++++ Collected material ++++
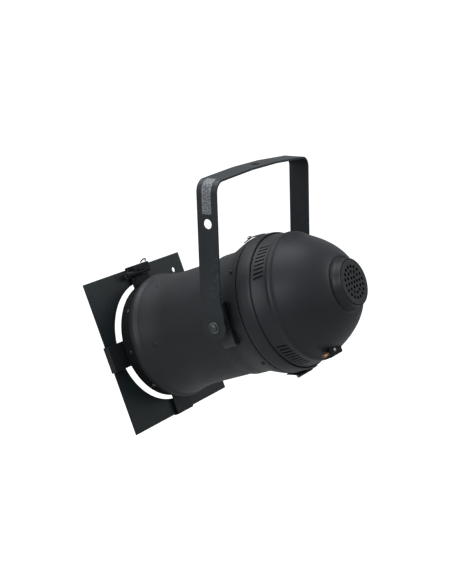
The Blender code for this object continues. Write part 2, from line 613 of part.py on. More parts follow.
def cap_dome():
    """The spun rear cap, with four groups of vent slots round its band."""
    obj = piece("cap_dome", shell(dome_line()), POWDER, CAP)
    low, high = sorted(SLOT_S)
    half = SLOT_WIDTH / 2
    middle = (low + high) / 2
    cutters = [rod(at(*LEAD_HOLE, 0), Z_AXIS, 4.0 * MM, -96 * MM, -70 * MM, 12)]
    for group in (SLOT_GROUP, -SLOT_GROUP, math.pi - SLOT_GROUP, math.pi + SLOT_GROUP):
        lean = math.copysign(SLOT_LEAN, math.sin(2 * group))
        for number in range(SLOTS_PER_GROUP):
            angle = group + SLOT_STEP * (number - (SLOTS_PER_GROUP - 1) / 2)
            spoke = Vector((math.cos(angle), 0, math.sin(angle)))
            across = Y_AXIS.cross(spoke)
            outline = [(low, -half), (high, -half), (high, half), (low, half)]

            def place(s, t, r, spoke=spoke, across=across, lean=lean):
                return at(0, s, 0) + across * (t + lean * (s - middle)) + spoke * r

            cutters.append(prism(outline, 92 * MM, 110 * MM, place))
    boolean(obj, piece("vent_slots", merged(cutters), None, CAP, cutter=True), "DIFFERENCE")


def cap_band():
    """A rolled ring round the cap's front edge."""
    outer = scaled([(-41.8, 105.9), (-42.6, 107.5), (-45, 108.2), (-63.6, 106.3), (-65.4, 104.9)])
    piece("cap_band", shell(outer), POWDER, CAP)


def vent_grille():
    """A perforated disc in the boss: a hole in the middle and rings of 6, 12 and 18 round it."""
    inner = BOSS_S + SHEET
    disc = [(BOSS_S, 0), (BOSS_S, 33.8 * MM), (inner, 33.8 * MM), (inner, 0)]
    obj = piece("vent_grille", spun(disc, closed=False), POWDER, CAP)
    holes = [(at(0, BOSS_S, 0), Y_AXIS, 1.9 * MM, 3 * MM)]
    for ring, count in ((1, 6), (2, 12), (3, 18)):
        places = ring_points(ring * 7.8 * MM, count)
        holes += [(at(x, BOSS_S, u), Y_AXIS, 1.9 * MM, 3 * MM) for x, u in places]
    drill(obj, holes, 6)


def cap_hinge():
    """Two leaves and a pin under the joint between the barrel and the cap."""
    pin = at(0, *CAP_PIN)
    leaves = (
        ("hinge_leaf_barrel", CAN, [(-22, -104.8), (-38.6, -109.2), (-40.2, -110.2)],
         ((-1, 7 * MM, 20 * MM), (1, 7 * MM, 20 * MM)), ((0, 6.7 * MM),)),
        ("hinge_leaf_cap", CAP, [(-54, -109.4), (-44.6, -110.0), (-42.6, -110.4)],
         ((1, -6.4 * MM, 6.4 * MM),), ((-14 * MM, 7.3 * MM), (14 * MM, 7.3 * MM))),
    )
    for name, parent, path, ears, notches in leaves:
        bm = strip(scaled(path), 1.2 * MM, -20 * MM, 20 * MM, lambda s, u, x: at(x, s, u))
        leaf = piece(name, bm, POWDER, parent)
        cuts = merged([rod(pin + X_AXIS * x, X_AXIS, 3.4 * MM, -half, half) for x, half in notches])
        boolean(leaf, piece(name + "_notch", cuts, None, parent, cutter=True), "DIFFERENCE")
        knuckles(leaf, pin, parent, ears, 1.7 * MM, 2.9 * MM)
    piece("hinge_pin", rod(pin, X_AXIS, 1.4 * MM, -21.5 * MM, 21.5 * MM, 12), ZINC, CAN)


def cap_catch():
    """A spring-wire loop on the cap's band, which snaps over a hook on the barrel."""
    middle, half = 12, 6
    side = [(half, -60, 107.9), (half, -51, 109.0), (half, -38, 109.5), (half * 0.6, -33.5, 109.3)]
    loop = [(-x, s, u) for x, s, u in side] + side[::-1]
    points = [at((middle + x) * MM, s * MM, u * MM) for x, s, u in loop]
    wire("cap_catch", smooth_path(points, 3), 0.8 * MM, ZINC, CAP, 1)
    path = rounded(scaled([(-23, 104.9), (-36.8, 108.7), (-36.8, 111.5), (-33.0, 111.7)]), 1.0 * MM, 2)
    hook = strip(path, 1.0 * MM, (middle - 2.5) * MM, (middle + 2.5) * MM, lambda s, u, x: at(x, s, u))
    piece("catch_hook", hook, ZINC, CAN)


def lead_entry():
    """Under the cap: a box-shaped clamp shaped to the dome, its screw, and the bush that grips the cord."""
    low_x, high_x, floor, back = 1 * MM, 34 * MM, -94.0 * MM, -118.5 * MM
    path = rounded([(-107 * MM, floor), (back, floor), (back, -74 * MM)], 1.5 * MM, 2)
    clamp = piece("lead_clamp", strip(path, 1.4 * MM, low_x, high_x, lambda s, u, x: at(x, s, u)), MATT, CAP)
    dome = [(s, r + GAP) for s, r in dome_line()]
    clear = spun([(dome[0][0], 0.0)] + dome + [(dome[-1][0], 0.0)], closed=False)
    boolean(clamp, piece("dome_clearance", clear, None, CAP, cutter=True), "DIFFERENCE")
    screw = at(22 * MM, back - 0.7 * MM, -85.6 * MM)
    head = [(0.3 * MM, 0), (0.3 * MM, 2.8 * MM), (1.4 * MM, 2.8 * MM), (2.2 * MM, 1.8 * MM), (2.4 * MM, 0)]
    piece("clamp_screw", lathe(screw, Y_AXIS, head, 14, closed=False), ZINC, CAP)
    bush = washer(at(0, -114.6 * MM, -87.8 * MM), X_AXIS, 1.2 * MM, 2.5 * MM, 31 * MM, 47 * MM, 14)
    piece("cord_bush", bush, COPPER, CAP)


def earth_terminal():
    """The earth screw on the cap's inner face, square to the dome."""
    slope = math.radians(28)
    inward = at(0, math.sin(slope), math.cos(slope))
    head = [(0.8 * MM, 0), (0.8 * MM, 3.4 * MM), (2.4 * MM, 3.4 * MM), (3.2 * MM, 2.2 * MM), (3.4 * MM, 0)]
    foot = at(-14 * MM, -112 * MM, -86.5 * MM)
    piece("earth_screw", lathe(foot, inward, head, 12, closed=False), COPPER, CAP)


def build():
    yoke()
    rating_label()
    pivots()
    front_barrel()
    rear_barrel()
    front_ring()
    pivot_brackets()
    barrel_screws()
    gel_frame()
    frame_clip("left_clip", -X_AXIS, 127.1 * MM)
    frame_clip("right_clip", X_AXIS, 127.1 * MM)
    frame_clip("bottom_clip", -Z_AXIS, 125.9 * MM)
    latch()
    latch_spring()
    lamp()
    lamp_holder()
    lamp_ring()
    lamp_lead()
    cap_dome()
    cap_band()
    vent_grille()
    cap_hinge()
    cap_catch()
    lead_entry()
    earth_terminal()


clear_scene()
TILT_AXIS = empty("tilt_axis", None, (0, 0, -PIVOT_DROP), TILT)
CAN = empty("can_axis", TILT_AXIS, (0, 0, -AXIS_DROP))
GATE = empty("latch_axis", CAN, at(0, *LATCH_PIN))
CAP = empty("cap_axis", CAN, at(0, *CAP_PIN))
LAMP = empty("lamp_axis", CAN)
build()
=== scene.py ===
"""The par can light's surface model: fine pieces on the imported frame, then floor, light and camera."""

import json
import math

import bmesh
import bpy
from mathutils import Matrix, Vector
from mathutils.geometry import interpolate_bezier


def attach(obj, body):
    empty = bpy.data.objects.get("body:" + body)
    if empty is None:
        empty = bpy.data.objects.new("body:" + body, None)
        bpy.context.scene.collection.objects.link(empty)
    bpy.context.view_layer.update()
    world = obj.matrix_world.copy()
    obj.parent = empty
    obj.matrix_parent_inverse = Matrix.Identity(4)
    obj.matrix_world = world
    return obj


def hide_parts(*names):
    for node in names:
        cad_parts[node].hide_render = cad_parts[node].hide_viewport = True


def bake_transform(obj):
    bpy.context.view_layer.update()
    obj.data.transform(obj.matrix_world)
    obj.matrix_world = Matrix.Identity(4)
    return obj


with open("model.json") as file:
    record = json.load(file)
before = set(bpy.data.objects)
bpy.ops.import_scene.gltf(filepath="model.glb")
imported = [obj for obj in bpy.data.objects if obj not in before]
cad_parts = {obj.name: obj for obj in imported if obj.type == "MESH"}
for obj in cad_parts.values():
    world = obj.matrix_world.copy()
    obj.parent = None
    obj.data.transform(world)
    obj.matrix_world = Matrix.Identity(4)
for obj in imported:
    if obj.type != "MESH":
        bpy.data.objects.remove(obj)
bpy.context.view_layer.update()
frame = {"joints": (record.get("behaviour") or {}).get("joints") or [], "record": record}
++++
§ Directions for this task
Among the lines above, find the one with "clear_scene()" and the one with "if empty is". Quote both and everything between them, exactly.

§ Written reply
clear_scene()
TILT_AXIS = empty("tilt_axis", None, (0, 0, -PIVOT_DROP), TILT)
CAN = empty("can_axis", TILT_AXIS, (0, 0, -AXIS_DROP))
GATE = empty("latch_axis", CAN, at(0, *LATCH_PIN))
CAP = empty("cap_axis", CAN, at(0, *CAP_PIN))
LAMP = empty("lamp_axis", CAN)
build()
=== scene.py ===
"""The par can light's surface model: fine pieces on the imported frame, then floor, light and camera."""

import json
import math

import bmesh
import bpy
from mathutils import Matrix, Vector
from mathutils.geometry import interpolate_bezier


def attach(obj, body):
    empty = bpy.data.objects.get("body:" + body)
    if empty is None:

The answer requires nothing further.